Why I’m So Worried About the Second Half of This Year
— by Michael Lombardi, CFP, MBA
We all know that interest rates are so low because the Fed and the Administration in Washington are trying their best to jump-start our crippled economy. But we must face the facts. The jobless rate in the U.S. is now at 9.5% — a 26-year high. Six and a half million jobs have been lost in the U.S. since December 2007. Ten percent unemployment soon is almost a given.
June was the 18th consecutive month of job losses in the United States. Most startling: all the jobs created by the economic boom that followed the dot-com bust have now been lost. Hence, this is the only recession on record, except for the Great Depression, where all jobs created during the growth cycle before the recession have been eliminated. Scary stuff.
The reality is that all the stimulus programs, the increasing money supply and low-interest-rate policy have yet to have the desired positive effect on the economy. Hopefully, we’ll see some green patches, too, but I’m very concerned about the second half of 2009.
My study of interest-rate cycles has one basic conclusion: Interest rates rise or fall in 20 to 30 cycles. From 1981 to 2008, a period of 27 years, interest rates fell. My fear today is that interest rates will now move up for an extended period of time. And when interest rates move up, the stock market goes down.
Let’s face it. interest rates cannot go any lower when the Federal Funds Rate is between 25 basis points and zero. But here are the reasons that interest rates can, and will, go up: Too much borrowing by our government will place pressure on the U.S. dollar, thus pushing interest rates higher; The increasing money supply will eventually cause inflation to rise and interest rates will need to move up to curb rapid inflation; The foreign buyers of our bonds (that we use to finance our deficit) will demand higher interest rates for their money.

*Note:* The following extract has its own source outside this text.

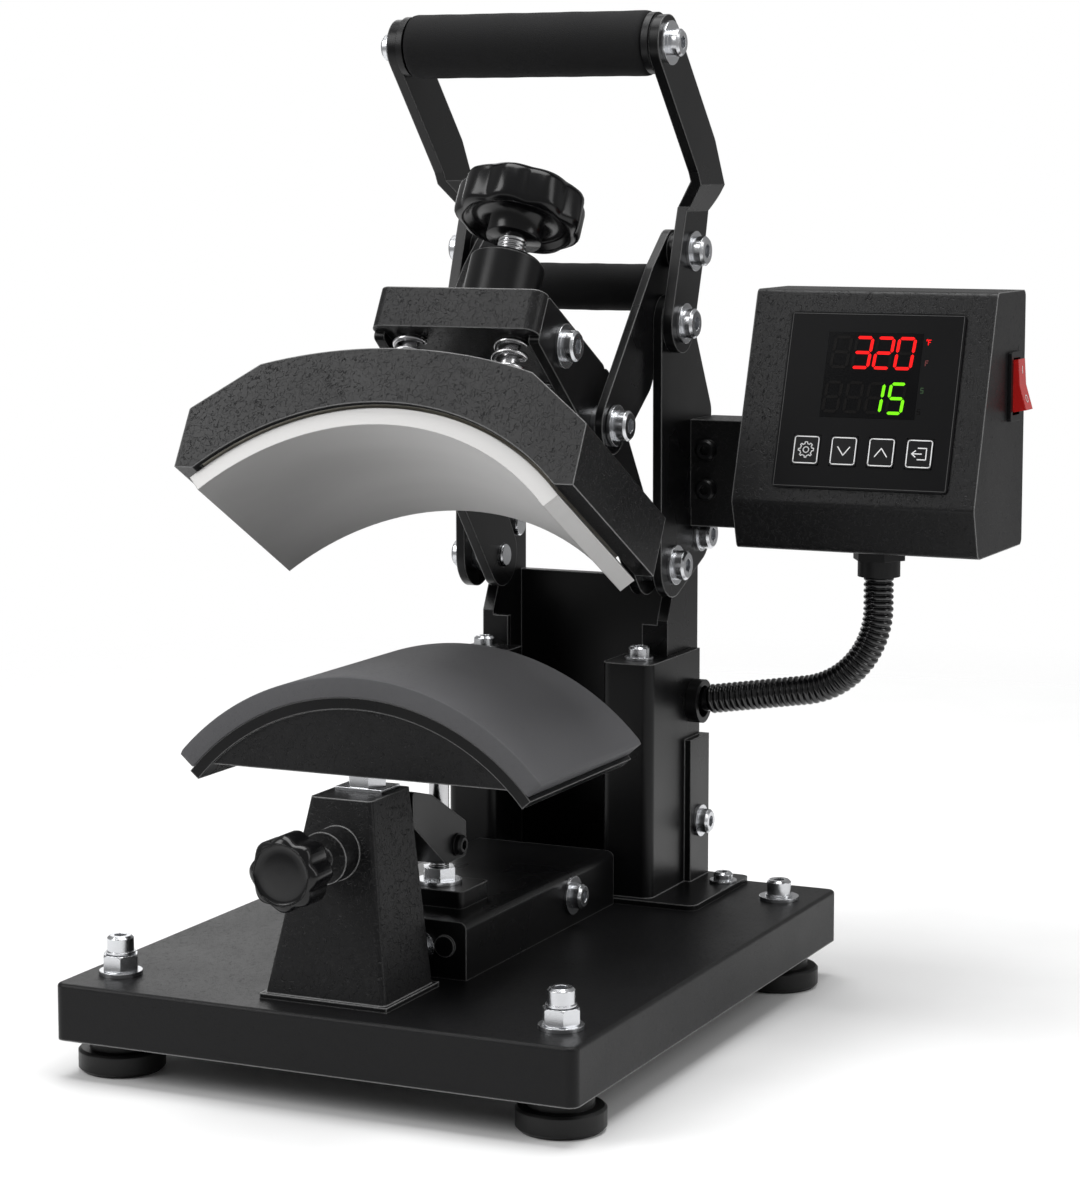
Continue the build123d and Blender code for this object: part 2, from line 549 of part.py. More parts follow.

Higher interest rates: that’s why I’m so worried about the second half of 2009. And just maybe that’s why the bear market rally in stocks that started in March of this year is starting to unravel.
Michael’s Personal Notes:
Saturday, I saw the greatest fireworks display of my life. In celebration of July 4 and the anniversary of Henry Hudson’s exploration of the Hudson River America 400 years ago, Macy’s put on a spectacular fireworks display on the Hudson River between Manhattan and New Jersey. The fireworks display was preceded by a show on the U.S. Intrepid, which is now parked on the Hudson River: 40,000 shells went off every 1.5 minutes. It was truly spectacular. Millions watched the display either live or on NBC. My thanks to our friend in New Jersey for inviting us over to watch the greatest fireworks display ever put on.
Where the Market Stands:
The stock market rally that started on March 9, 2009, is faltering. We’ve had three soft weeks for the stock market now. As you know, I was expecting the bear market rally to turn the Dow Jones Industrial Average positive for 2009. That did happen, but it only lasted a couple of days. With the Dow Jones not retracing 50% of the bear market loss, it is not a good sign. The Dow Jones Industrial Average is down 5.6% for 2009.
What He Said:
“Interest rates at a 40-year low: The Fed has made borrowing as easy as possible, resulting in a huge appetite for loans and mortgages. We are nearing a debt crisis.” Michael Lombardi, PROFIT CONFIDENTIAL, April 8, 2004. “We will wish Greenspan never brought rates down so low as to entice so many consumers to have such big mortgages.” Michael Lombardi, PROFIT CONFIDENTIAL, April 27, 2004. Michael first started warning about the negative repercussions of Greenspan’s low-interest-rate policy when the Fed first dropped interest rates to one percent in 2004.